Task goal:
Print the records below exactly as they appear.

Records for the exercise:
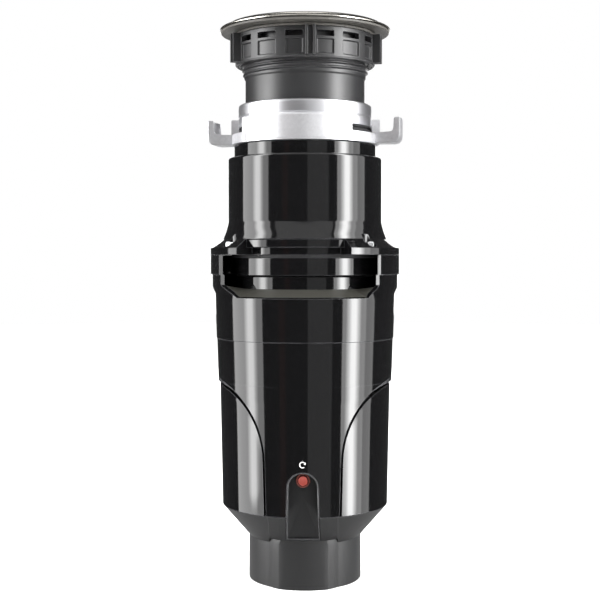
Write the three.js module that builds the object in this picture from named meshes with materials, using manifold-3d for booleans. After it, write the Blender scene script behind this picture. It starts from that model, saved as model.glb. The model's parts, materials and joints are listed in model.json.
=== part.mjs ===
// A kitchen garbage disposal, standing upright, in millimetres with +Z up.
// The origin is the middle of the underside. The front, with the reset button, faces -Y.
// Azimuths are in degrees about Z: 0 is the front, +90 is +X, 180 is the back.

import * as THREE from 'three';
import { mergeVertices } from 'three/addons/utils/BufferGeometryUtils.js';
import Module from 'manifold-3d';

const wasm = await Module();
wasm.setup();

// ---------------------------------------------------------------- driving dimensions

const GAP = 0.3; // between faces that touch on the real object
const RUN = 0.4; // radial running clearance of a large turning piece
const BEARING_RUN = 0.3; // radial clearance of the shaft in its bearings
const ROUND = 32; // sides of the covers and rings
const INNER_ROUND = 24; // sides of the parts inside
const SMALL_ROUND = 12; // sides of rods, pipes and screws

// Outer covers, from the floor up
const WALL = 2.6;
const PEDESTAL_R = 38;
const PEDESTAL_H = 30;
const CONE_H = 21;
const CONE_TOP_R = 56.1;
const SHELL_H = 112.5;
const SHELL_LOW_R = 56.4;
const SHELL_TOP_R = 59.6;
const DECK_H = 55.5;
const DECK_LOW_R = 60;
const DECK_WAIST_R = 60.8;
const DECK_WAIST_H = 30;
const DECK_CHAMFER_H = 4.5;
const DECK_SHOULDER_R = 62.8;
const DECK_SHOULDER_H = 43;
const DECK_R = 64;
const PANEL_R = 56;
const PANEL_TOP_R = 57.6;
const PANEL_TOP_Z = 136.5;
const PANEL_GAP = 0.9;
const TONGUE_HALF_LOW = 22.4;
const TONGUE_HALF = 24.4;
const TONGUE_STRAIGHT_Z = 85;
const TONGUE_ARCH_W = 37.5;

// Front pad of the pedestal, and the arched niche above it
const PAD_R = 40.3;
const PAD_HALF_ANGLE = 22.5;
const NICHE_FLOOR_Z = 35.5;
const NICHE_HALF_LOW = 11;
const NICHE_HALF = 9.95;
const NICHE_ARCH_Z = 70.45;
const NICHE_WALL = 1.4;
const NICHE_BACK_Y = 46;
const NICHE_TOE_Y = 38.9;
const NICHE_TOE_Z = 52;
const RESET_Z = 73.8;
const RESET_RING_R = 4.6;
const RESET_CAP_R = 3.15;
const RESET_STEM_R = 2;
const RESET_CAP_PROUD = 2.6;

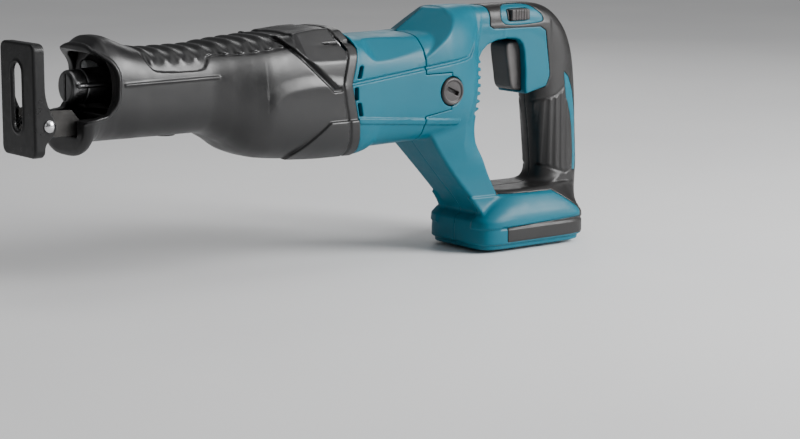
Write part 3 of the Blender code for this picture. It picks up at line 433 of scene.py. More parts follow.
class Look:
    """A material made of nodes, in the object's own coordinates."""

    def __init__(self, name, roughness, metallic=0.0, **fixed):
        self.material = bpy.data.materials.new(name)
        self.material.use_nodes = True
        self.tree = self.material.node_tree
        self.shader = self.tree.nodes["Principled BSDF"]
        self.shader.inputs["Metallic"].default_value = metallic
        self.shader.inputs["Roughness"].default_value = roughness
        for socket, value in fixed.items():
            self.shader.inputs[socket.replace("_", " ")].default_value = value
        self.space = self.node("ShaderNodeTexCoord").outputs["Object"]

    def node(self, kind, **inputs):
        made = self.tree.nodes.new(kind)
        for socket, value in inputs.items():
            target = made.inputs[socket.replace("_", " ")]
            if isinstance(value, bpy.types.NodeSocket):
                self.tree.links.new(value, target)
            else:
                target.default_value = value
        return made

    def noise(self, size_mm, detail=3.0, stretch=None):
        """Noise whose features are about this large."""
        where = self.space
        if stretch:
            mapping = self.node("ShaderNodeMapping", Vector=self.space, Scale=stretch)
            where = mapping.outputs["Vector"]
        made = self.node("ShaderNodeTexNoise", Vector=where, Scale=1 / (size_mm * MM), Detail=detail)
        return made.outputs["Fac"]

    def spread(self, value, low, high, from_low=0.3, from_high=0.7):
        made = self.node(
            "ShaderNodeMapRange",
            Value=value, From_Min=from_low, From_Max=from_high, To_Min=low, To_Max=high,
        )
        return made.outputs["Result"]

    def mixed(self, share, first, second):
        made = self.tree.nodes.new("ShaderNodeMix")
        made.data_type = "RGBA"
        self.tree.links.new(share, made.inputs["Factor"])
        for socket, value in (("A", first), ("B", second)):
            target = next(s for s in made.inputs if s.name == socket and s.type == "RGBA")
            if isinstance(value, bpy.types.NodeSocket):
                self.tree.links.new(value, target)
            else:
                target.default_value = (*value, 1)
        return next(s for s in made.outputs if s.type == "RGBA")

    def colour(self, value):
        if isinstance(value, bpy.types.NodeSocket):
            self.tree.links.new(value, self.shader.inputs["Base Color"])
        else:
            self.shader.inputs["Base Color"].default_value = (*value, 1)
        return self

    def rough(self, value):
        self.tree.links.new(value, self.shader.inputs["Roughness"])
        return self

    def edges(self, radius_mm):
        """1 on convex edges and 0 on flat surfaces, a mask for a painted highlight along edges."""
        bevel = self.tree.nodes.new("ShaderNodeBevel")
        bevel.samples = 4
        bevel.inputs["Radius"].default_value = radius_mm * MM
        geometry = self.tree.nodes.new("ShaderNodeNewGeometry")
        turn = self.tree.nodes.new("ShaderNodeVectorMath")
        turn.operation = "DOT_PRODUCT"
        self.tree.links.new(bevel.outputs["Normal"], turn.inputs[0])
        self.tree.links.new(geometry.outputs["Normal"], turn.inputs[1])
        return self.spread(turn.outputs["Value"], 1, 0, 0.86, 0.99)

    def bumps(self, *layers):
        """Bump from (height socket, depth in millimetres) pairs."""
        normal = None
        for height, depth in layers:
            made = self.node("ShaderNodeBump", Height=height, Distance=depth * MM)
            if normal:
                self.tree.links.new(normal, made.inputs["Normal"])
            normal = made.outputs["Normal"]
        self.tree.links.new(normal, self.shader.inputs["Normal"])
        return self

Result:
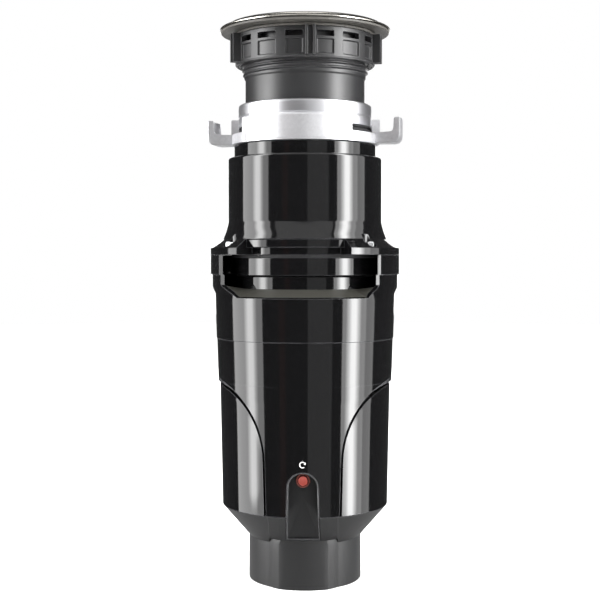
Write the three.js module that builds the object in this picture from named meshes with materials, using manifold-3d for booleans. After it, write the Blender scene script behind this picture. It starts from that model, saved as model.glb. The model's parts, materials and joints are listed in model.json.
=== part.mjs ===
// A kitchen garbage disposal, standing upright, in millimetres with +Z up.
// The origin is the middle of the underside. The front, with the reset button, faces -Y.
// Azimuths are in degrees about Z: 0 is the front, +90 is +X, 180 is the back.

import * as THREE from 'three';
import { mergeVertices } from 'three/addons/utils/BufferGeometryUtils.js';
import Module from 'manifold-3d';

const wasm = await Module();
wasm.setup();

// ---------------------------------------------------------------- driving dimensions

const GAP = 0.3; // between faces that touch on the real object
const RUN = 0.4; // radial running clearance of a large turning piece
const BEARING_RUN = 0.3; // radial clearance of the shaft in its bearings
const ROUND = 32; // sides of the covers and rings
const INNER_ROUND = 24; // sides of the parts inside
const SMALL_ROUND = 12; // sides of rods, pipes and screws

// Outer covers, from the floor up
const WALL = 2.6;
const PEDESTAL_R = 38;
const PEDESTAL_H = 30;
const CONE_H = 21;
const CONE_TOP_R = 56.1;
const SHELL_H = 112.5;
const SHELL_LOW_R = 56.4;
const SHELL_TOP_R = 59.6;
const DECK_H = 55.5;
const DECK_LOW_R = 60;
const DECK_WAIST_R = 60.8;
const DECK_WAIST_H = 30;
const DECK_CHAMFER_H = 4.5;
const DECK_SHOULDER_R = 62.8;
const DECK_SHOULDER_H = 43;
const DECK_R = 64;
const PANEL_R = 56;
const PANEL_TOP_R = 57.6;
const PANEL_TOP_Z = 136.5;
const PANEL_GAP = 0.9;
const TONGUE_HALF_LOW = 22.4;
const TONGUE_HALF = 24.4;
const TONGUE_STRAIGHT_Z = 85;
const TONGUE_ARCH_W = 37.5;

// Front pad of the pedestal, and the arched niche above it
const PAD_R = 40.3;
const PAD_HALF_ANGLE = 22.5;
const NICHE_FLOOR_Z = 35.5;
const NICHE_HALF_LOW = 11;
const NICHE_HALF = 9.95;
const NICHE_ARCH_Z = 70.45;
const NICHE_WALL = 1.4;
const NICHE_BACK_Y = 46;
const NICHE_TOE_Y = 38.9;
const NICHE_TOE_Z = 52;
const RESET_Z = 73.8;
const RESET_RING_R = 4.6;
const RESET_CAP_R = 3.15;
const RESET_STEM_R = 2;
const RESET_CAP_PROUD = 2.6;

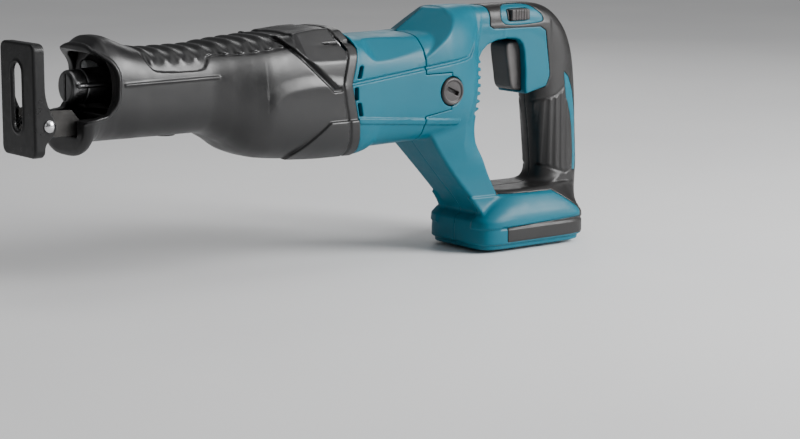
Write part 3 of the Blender code for this picture. It picks up at line 433 of scene.py. More parts follow.
class Look:
    """A material made of nodes, in the object's own coordinates."""

    def __init__(self, name, roughness, metallic=0.0, **fixed):
        self.material = bpy.data.materials.new(name)
        self.material.use_nodes = True
        self.tree = self.material.node_tree
        self.shader = self.tree.nodes["Principled BSDF"]
        self.shader.inputs["Metallic"].default_value = metallic
        self.shader.inputs["Roughness"].default_value = roughness
        for socket, value in fixed.items():
            self.shader.inputs[socket.replace("_", " ")].default_value = value
        self.space = self.node("ShaderNodeTexCoord").outputs["Object"]

    def node(self, kind, **inputs):
        made = self.tree.nodes.new(kind)
        for socket, value in inputs.items():
            target = made.inputs[socket.replace("_", " ")]
            if isinstance(value, bpy.types.NodeSocket):
                self.tree.links.new(value, target)
            else:
                target.default_value = value
        return made

    def noise(self, size_mm, detail=3.0, stretch=None):
        """Noise whose features are about this large."""
        where = self.space
        if stretch:
            mapping = self.node("ShaderNodeMapping", Vector=self.space, Scale=stretch)
            where = mapping.outputs["Vector"]
        made = self.node("ShaderNodeTexNoise", Vector=where, Scale=1 / (size_mm * MM), Detail=detail)
        return made.outputs["Fac"]

    def spread(self, value, low, high, from_low=0.3, from_high=0.7):
        made = self.node(
            "ShaderNodeMapRange",
            Value=value, From_Min=from_low, From_Max=from_high, To_Min=low, To_Max=high,
        )
        return made.outputs["Result"]

    def mixed(self, share, first, second):
        made = self.tree.nodes.new("ShaderNodeMix")
        made.data_type = "RGBA"
        self.tree.links.new(share, made.inputs["Factor"])
        for socket, value in (("A", first), ("B", second)):
            target = next(s for s in made.inputs if s.name == socket and s.type == "RGBA")
            if isinstance(value, bpy.types.NodeSocket):
                self.tree.links.new(value, target)
            else:
                target.default_value = (*value, 1)
        return next(s for s in made.outputs if s.type == "RGBA")

    def colour(self, value):
        if isinstance(value, bpy.types.NodeSocket):
            self.tree.links.new(value, self.shader.inputs["Base Color"])
        else:
            self.shader.inputs["Base Color"].default_value = (*value, 1)
        return self

    def rough(self, value):
        self.tree.links.new(value, self.shader.inputs["Roughness"])
        return self

    def edges(self, radius_mm):
        """1 on convex edges and 0 on flat surfaces, a mask for a painted highlight along edges."""
        bevel = self.tree.nodes.new("ShaderNodeBevel")
        bevel.samples = 4
        bevel.inputs["Radius"].default_value = radius_mm * MM
        geometry = self.tree.nodes.new("ShaderNodeNewGeometry")
        turn = self.tree.nodes.new("ShaderNodeVectorMath")
        turn.operation = "DOT_PRODUCT"
        self.tree.links.new(bevel.outputs["Normal"], turn.inputs[0])
        self.tree.links.new(geometry.outputs["Normal"], turn.inputs[1])
        return self.spread(turn.outputs["Value"], 1, 0, 0.86, 0.99)

    def bumps(self, *layers):
        """Bump from (height socket, depth in millimetres) pairs."""
        normal = None
        for height, depth in layers:
            made = self.node("ShaderNodeBump", Height=height, Distance=depth * MM)
            if normal:
                self.tree.links.new(normal, made.inputs["Normal"])
            normal = made.outputs["Normal"]
        self.tree.links.new(normal, self.shader.inputs["Normal"])
        return self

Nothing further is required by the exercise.